**DATASET ENTRIES:**
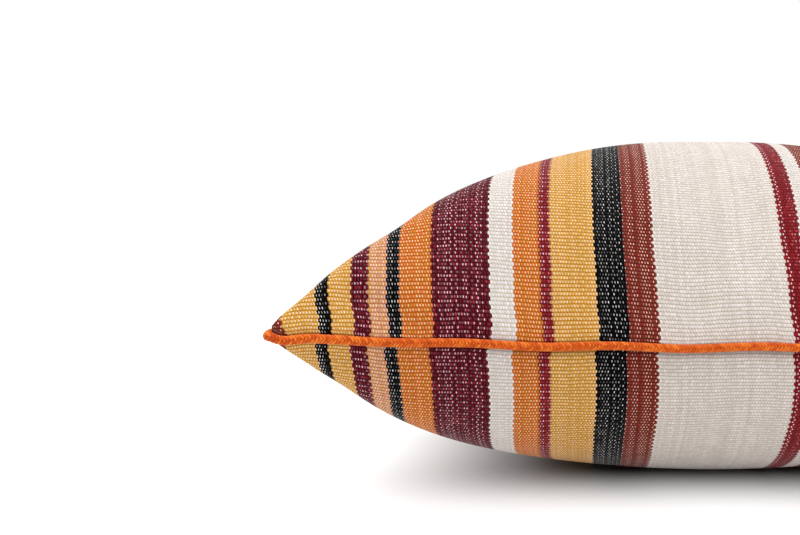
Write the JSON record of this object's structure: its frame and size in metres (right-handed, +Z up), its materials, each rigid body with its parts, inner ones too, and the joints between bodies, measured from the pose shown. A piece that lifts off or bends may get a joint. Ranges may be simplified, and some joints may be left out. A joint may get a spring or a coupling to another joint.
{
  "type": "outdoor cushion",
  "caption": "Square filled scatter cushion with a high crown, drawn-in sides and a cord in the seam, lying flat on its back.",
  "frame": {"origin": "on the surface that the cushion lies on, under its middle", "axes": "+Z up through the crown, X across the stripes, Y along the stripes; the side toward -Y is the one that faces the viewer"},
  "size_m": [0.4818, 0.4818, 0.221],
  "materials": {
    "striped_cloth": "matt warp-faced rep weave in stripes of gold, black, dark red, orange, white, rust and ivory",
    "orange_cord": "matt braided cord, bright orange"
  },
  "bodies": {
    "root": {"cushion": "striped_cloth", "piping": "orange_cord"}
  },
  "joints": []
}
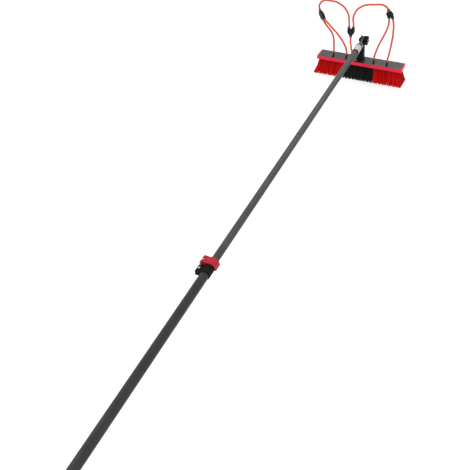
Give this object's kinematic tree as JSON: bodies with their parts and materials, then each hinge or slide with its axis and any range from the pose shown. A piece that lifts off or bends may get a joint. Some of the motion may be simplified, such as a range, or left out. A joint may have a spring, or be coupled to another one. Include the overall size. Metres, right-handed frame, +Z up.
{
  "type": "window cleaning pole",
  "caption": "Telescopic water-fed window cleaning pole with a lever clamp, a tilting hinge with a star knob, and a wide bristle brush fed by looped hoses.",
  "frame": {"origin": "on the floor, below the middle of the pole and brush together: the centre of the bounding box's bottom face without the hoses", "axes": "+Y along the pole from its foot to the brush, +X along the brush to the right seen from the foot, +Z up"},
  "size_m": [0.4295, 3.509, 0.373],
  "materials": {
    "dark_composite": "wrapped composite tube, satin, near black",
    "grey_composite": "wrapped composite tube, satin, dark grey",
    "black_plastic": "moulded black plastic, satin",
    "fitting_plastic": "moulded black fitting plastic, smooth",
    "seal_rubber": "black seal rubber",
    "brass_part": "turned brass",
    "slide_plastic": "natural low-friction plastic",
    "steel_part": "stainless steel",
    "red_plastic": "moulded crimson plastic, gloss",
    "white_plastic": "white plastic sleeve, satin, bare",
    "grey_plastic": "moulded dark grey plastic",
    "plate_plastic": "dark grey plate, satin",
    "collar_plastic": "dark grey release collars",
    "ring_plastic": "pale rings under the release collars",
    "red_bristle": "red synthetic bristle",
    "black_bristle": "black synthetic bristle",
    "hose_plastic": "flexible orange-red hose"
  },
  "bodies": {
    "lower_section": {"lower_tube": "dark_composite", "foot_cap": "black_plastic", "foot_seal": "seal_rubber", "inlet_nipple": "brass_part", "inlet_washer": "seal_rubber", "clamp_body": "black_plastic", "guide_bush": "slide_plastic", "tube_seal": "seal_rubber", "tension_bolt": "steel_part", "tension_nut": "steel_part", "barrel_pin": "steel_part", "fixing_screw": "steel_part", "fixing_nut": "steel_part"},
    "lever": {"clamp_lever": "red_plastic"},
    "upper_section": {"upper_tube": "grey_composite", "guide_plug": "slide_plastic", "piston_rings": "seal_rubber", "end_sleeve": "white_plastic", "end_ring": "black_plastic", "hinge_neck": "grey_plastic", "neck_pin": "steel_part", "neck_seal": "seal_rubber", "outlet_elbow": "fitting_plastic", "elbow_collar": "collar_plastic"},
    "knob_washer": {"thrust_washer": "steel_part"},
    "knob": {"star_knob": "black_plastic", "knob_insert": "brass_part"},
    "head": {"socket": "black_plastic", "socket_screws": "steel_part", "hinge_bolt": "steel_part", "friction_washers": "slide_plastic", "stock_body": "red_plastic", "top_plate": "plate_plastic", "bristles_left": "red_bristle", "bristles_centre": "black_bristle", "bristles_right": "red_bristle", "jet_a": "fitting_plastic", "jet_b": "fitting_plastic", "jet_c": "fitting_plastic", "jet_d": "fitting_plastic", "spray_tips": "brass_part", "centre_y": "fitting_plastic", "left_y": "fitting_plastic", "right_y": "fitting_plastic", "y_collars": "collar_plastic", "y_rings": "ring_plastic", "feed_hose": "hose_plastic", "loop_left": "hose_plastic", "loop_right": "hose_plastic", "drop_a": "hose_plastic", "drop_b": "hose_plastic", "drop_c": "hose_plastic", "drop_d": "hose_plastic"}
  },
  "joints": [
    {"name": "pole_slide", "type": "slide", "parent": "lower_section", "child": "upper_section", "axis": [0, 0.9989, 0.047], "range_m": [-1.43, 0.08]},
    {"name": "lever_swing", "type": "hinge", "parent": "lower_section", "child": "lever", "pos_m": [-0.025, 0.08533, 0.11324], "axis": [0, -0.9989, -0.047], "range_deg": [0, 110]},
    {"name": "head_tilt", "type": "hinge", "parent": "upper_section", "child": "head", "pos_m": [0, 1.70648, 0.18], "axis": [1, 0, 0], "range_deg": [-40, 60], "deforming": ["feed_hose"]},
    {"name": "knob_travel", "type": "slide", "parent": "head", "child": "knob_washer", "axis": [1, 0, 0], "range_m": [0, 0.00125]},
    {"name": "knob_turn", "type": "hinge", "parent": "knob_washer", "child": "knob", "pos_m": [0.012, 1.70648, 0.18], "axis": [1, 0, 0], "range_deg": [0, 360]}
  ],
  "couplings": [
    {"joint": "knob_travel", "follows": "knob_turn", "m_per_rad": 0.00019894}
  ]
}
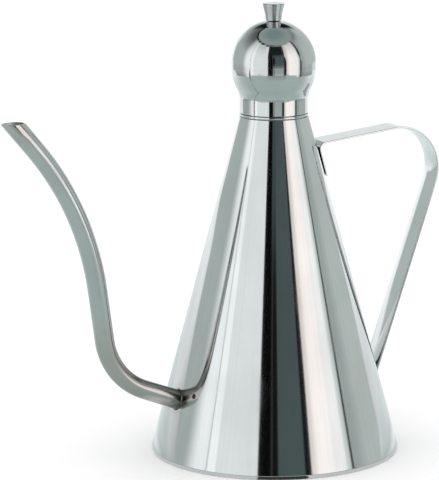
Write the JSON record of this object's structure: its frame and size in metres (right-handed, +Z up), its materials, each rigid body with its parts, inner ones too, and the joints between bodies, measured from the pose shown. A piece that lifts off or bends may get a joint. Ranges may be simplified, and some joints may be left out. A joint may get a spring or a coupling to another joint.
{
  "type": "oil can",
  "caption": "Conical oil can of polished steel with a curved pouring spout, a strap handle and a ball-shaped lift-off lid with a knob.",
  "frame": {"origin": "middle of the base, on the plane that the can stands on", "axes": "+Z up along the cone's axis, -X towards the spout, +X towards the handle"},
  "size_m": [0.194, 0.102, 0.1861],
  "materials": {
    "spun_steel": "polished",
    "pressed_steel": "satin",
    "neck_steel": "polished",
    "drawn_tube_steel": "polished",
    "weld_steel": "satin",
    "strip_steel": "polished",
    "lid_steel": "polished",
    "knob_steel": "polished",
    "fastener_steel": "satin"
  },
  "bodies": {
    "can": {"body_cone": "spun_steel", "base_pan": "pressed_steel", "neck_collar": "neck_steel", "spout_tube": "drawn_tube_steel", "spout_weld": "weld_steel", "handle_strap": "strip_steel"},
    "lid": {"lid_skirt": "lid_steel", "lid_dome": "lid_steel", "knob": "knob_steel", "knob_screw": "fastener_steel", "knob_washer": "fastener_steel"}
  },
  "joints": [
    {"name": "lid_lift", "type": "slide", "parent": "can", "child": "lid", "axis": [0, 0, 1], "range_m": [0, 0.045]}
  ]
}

**WORK TO BE COMPLETED:** Extract each entry in full and write it down exactly.

**RESULT BELOW:**
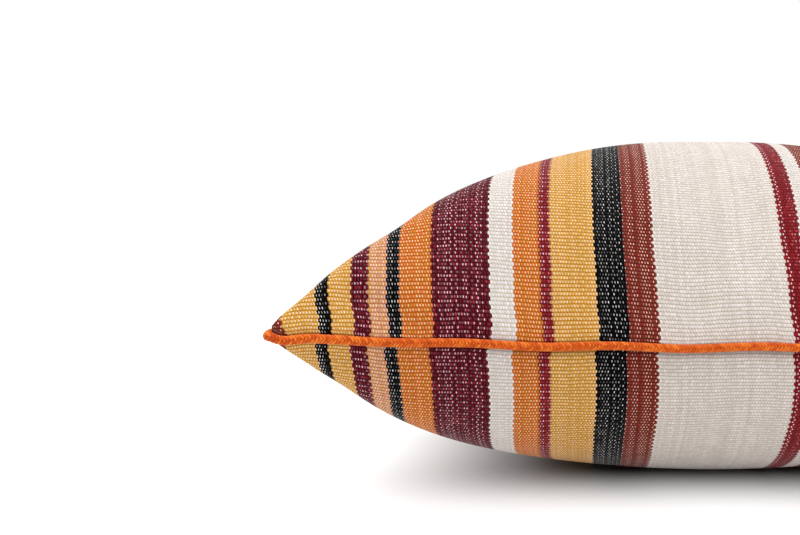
Write the JSON record of this object's structure: its frame and size in metres (right-handed, +Z up), its materials, each rigid body with its parts, inner ones too, and the joints between bodies, measured from the pose shown. A piece that lifts off or bends may get a joint. Ranges may be simplified, and some joints may be left out. A joint may get a spring or a coupling to another joint.
{
  "type": "outdoor cushion",
  "caption": "Square filled scatter cushion with a high crown, drawn-in sides and a cord in the seam, lying flat on its back.",
  "frame": {"origin": "on the surface that the cushion lies on, under its middle", "axes": "+Z up through the crown, X across the stripes, Y along the stripes; the side toward -Y is the one that faces the viewer"},
  "size_m": [0.4818, 0.4818, 0.221],
  "materials": {
    "striped_cloth": "matt warp-faced rep weave in stripes of gold, black, dark red, orange, white, rust and ivory",
    "orange_cord": "matt braided cord, bright orange"
  },
  "bodies": {
    "root": {"cushion": "striped_cloth", "piping": "orange_cord"}
  },
  "joints": []
}
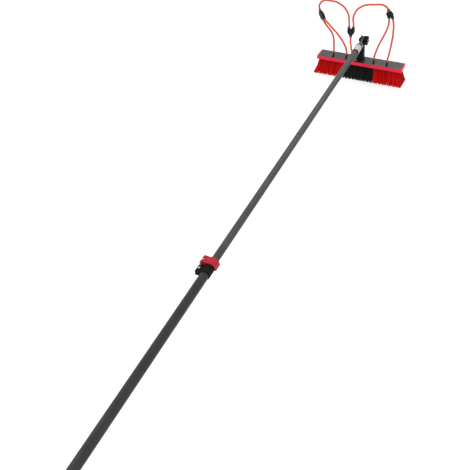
Give this object's kinematic tree as JSON: bodies with their parts and materials, then each hinge or slide with its axis and any range from the pose shown. A piece that lifts off or bends may get a joint. Some of the motion may be simplified, such as a range, or left out. A joint may have a spring, or be coupled to another one. Include the overall size. Metres, right-handed frame, +Z up.
{
  "type": "window cleaning pole",
  "caption": "Telescopic water-fed window cleaning pole with a lever clamp, a tilting hinge with a star knob, and a wide bristle brush fed by looped hoses.",
  "frame": {"origin": "on the floor, below the middle of the pole and brush together: the centre of the bounding box's bottom face without the hoses", "axes": "+Y along the pole from its foot to the brush, +X along the brush to the right seen from the foot, +Z up"},
  "size_m": [0.4295, 3.509, 0.373],
  "materials": {
    "dark_composite": "wrapped composite tube, satin, near black",
    "grey_composite": "wrapped composite tube, satin, dark grey",
    "black_plastic": "moulded black plastic, satin",
    "fitting_plastic": "moulded black fitting plastic, smooth",
    "seal_rubber": "black seal rubber",
    "brass_part": "turned brass",
    "slide_plastic": "natural low-friction plastic",
    "steel_part": "stainless steel",
    "red_plastic": "moulded crimson plastic, gloss",
    "white_plastic": "white plastic sleeve, satin, bare",
    "grey_plastic": "moulded dark grey plastic",
    "plate_plastic": "dark grey plate, satin",
    "collar_plastic": "dark grey release collars",
    "ring_plastic": "pale rings under the release collars",
    "red_bristle": "red synthetic bristle",
    "black_bristle": "black synthetic bristle",
    "hose_plastic": "flexible orange-red hose"
  },
  "bodies": {
    "lower_section": {"lower_tube": "dark_composite", "foot_cap": "black_plastic", "foot_seal": "seal_rubber", "inlet_nipple": "brass_part", "inlet_washer": "seal_rubber", "clamp_body": "black_plastic", "guide_bush": "slide_plastic", "tube_seal": "seal_rubber", "tension_bolt": "steel_part", "tension_nut": "steel_part", "barrel_pin": "steel_part", "fixing_screw": "steel_part", "fixing_nut": "steel_part"},
    "lever": {"clamp_lever": "red_plastic"},
    "upper_section": {"upper_tube": "grey_composite", "guide_plug": "slide_plastic", "piston_rings": "seal_rubber", "end_sleeve": "white_plastic", "end_ring": "black_plastic", "hinge_neck": "grey_plastic", "neck_pin": "steel_part", "neck_seal": "seal_rubber", "outlet_elbow": "fitting_plastic", "elbow_collar": "collar_plastic"},
    "knob_washer": {"thrust_washer": "steel_part"},
    "knob": {"star_knob": "black_plastic", "knob_insert": "brass_part"},
    "head": {"socket": "black_plastic", "socket_screws": "steel_part", "hinge_bolt": "steel_part", "friction_washers": "slide_plastic", "stock_body": "red_plastic", "top_plate": "plate_plastic", "bristles_left": "red_bristle", "bristles_centre": "black_bristle", "bristles_right": "red_bristle", "jet_a": "fitting_plastic", "jet_b": "fitting_plastic", "jet_c": "fitting_plastic", "jet_d": "fitting_plastic", "spray_tips": "brass_part", "centre_y": "fitting_plastic", "left_y": "fitting_plastic", "right_y": "fitting_plastic", "y_collars": "collar_plastic", "y_rings": "ring_plastic", "feed_hose": "hose_plastic", "loop_left": "hose_plastic", "loop_right": "hose_plastic", "drop_a": "hose_plastic", "drop_b": "hose_plastic", "drop_c": "hose_plastic", "drop_d": "hose_plastic"}
  },
  "joints": [
    {"name": "pole_slide", "type": "slide", "parent": "lower_section", "child": "upper_section", "axis": [0, 0.9989, 0.047], "range_m": [-1.43, 0.08]},
    {"name": "lever_swing", "type": "hinge", "parent": "lower_section", "child": "lever", "pos_m": [-0.025, 0.08533, 0.11324], "axis": [0, -0.9989, -0.047], "range_deg": [0, 110]},
    {"name": "head_tilt", "type": "hinge", "parent": "upper_section", "child": "head", "pos_m": [0, 1.70648, 0.18], "axis": [1, 0, 0], "range_deg": [-40, 60], "deforming": ["feed_hose"]},
    {"name": "knob_travel", "type": "slide", "parent": "head", "child": "knob_washer", "axis": [1, 0, 0], "range_m": [0, 0.00125]},
    {"name": "knob_turn", "type": "hinge", "parent": "knob_washer", "child": "knob", "pos_m": [0.012, 1.70648, 0.18], "axis": [1, 0, 0], "range_deg": [0, 360]}
  ],
  "couplings": [
    {"joint": "knob_travel", "follows": "knob_turn", "m_per_rad": 0.00019894}
  ]
}
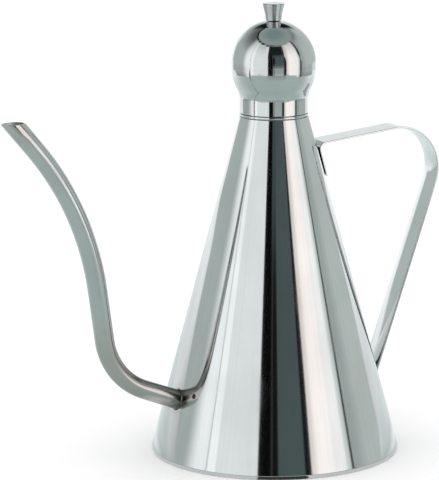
Write the JSON record of this object's structure: its frame and size in metres (right-handed, +Z up), its materials, each rigid body with its parts, inner ones too, and the joints between bodies, measured from the pose shown. A piece that lifts off or bends may get a joint. Ranges may be simplified, and some joints may be left out. A joint may get a spring or a coupling to another joint.
{
  "type": "oil can",
  "caption": "Conical oil can of polished steel with a curved pouring spout, a strap handle and a ball-shaped lift-off lid with a knob.",
  "frame": {"origin": "middle of the base, on the plane that the can stands on", "axes": "+Z up along the cone's axis, -X towards the spout, +X towards the handle"},
  "size_m": [0.194, 0.102, 0.1861],
  "materials": {
    "spun_steel": "polished",
    "pressed_steel": "satin",
    "neck_steel": "polished",
    "drawn_tube_steel": "polished",
    "weld_steel": "satin",
    "strip_steel": "polished",
    "lid_steel": "polished",
    "knob_steel": "polished",
    "fastener_steel": "satin"
  },
  "bodies": {
    "can": {"body_cone": "spun_steel", "base_pan": "pressed_steel", "neck_collar": "neck_steel", "spout_tube": "drawn_tube_steel", "spout_weld": "weld_steel", "handle_strap": "strip_steel"},
    "lid": {"lid_skirt": "lid_steel", "lid_dome": "lid_steel", "knob": "knob_steel", "knob_screw": "fastener_steel", "knob_washer": "fastener_steel"}
  },
  "joints": [
    {"name": "lid_lift", "type": "slide", "parent": "can", "child": "lid", "axis": [0, 0, 1], "range_m": [0, 0.045]}
  ]
}